--- START ---

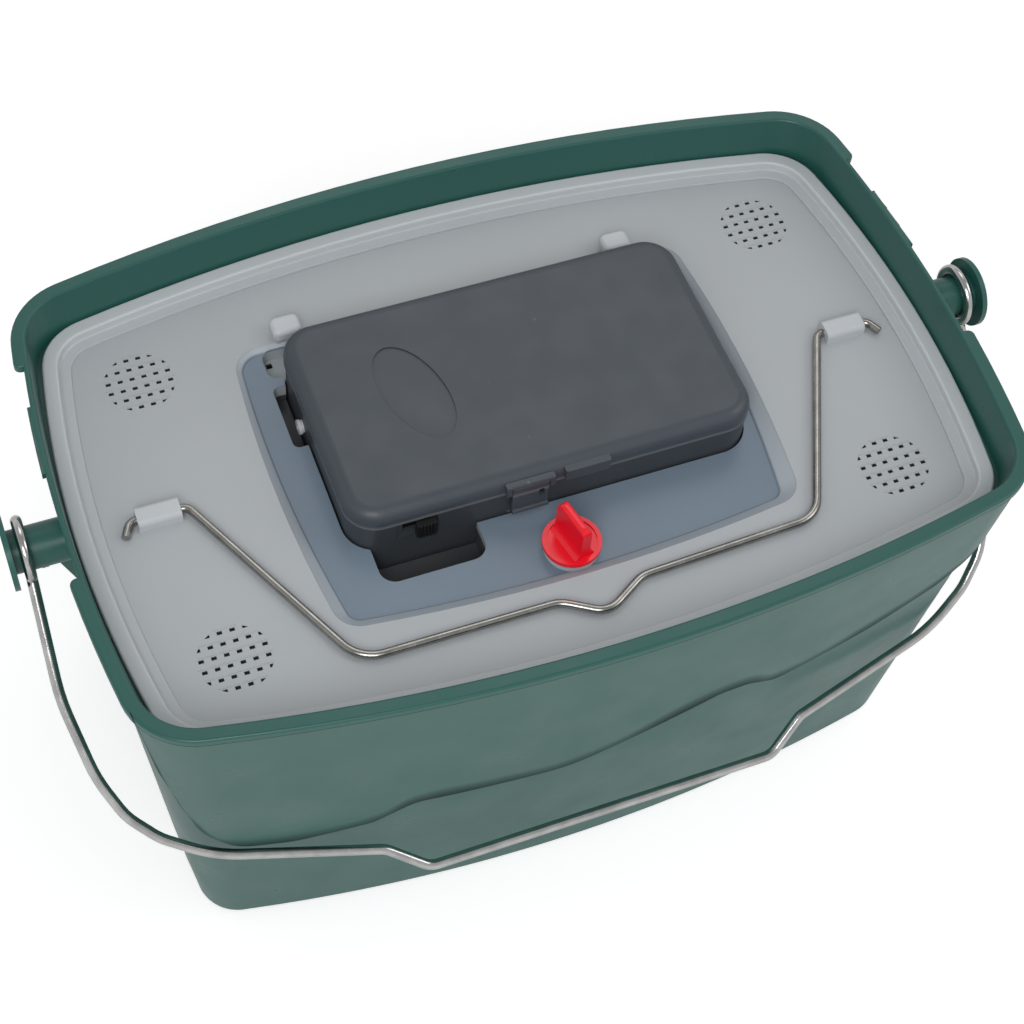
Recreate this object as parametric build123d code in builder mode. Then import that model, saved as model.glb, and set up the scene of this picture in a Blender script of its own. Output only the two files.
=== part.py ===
"""Aerated bait bucket: a tapered green bucket with a wire bail, a drop-in vented lid with its own
wire handle and drain plug, and a battery air pump that stands in a well in the lid.

Millimetres, +Z up, X along the long side, +Y to the back.  The origin is the centre of the
bucket's flat underside.
"""
import os
from math import cos, radians, sin, tan

from build123d import *

os.makedirs("parts", exist_ok=True)

# ---------------------------------------------------------------- driving dimensions
# bucket
bucket_height = 191.0
rim_half_length, rim_half_width = 169.5, 112.0      # outer face of the wall at the rim
foot_half_length, foot_half_width = 155.4, 93.0     # outer face of the wall at the foot
rim_corner_radius, foot_corner_radius = 24.0, 17.0
bucket_wall = 2.2
bucket_floor = 2.6
foot_edge_radius = 4.0
long_side_bow = 0.0007                              # outward bow in 1/mm: drop = bow * x^2
short_side_bow = 0.0009
lip_overhang, lip_thickness, lip_edge_radius = 3.4, 3.2, 1.0
lip_gap_front, lip_gap_back = -27.0, 66.0           # the lip is cut away beside each stud
lip_end_radius = 2.5
strip_overhang, strip_front, strip_back = 1.1, 18.0, 48.0   # thin strip left in that gap
raised_panel_height = 3.0                           # how far the upper panels stand proud
step_edge_radius = 2.6
ledge_width, ledge_thickness = 3.0, 2.4             # the lid rests on this inner ledge

# studs that carry the bail
stud_drop = 15.5                                    # stud axis below the rim
stud_radius, stud_length = 7.9, 18.0
stud_head_radius, stud_head_thickness = 13.5, 2.0
nub_width, nub_height, nub_length = 5.0, 3.0, 2.5
gusset_reach, gusset_drop, gusset_thickness = 9.0, 26.0, 3.0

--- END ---

* [PROBLEM DETAILS] Print the listing above from its first line through the line with "ledge_width, ledge_thickness = 3.0, 2.4", and stop there.

* [ANSWER FOR THIS EXERCISE]
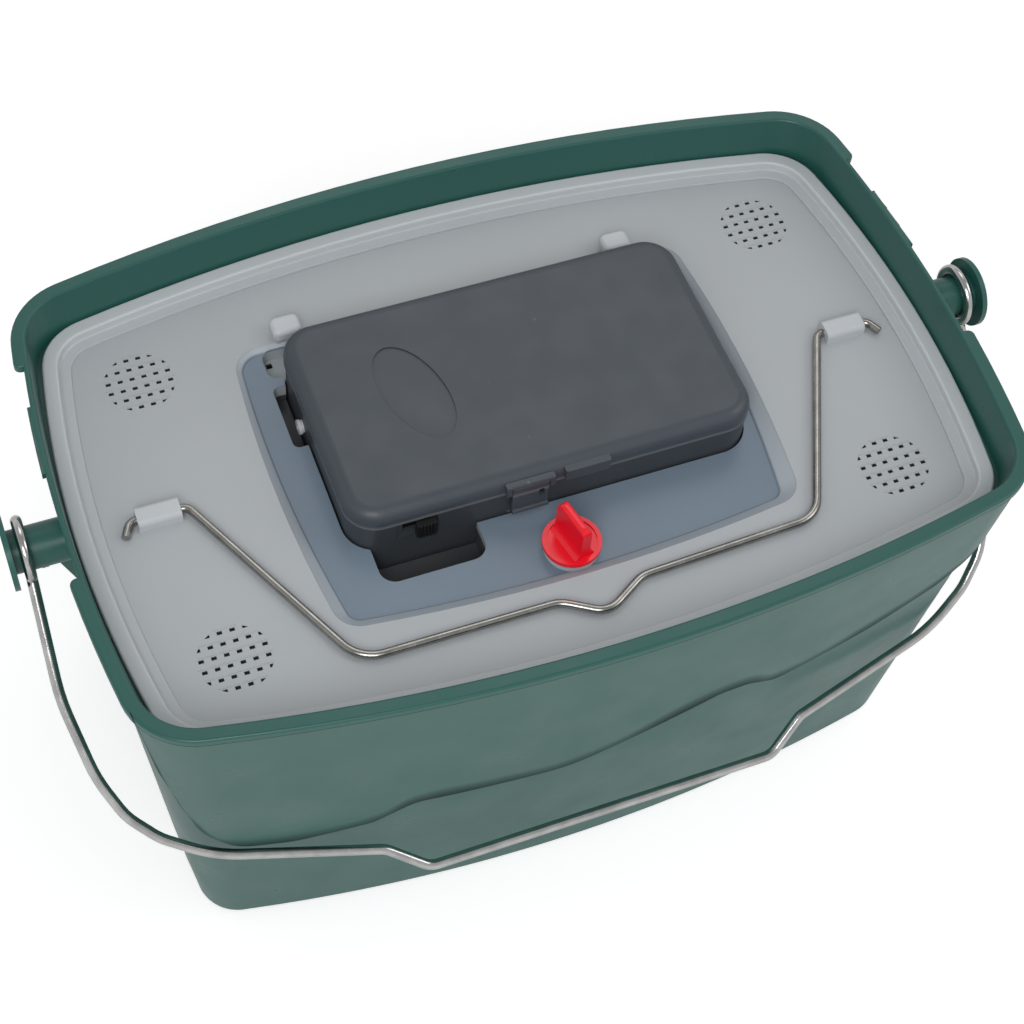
Recreate this object as parametric build123d code in builder mode. Then import that model, saved as model.glb, and set up the scene of this picture in a Blender script of its own. Output only the two files.
=== part.py ===
"""Aerated bait bucket: a tapered green bucket with a wire bail, a drop-in vented lid with its own
wire handle and drain plug, and a battery air pump that stands in a well in the lid.

Millimetres, +Z up, X along the long side, +Y to the back.  The origin is the centre of the
bucket's flat underside.
"""
import os
from math import cos, radians, sin, tan

from build123d import *

os.makedirs("parts", exist_ok=True)

# ---------------------------------------------------------------- driving dimensions
# bucket
bucket_height = 191.0
rim_half_length, rim_half_width = 169.5, 112.0      # outer face of the wall at the rim
foot_half_length, foot_half_width = 155.4, 93.0     # outer face of the wall at the foot
rim_corner_radius, foot_corner_radius = 24.0, 17.0
bucket_wall = 2.2
bucket_floor = 2.6
foot_edge_radius = 4.0
long_side_bow = 0.0007                              # outward bow in 1/mm: drop = bow * x^2
short_side_bow = 0.0009
lip_overhang, lip_thickness, lip_edge_radius = 3.4, 3.2, 1.0
lip_gap_front, lip_gap_back = -27.0, 66.0           # the lip is cut away beside each stud
lip_end_radius = 2.5
strip_overhang, strip_front, strip_back = 1.1, 18.0, 48.0   # thin strip left in that gap
raised_panel_height = 3.0                           # how far the upper panels stand proud
step_edge_radius = 2.6
ledge_width, ledge_thickness = 3.0, 2.4             # the lid rests on this inner ledge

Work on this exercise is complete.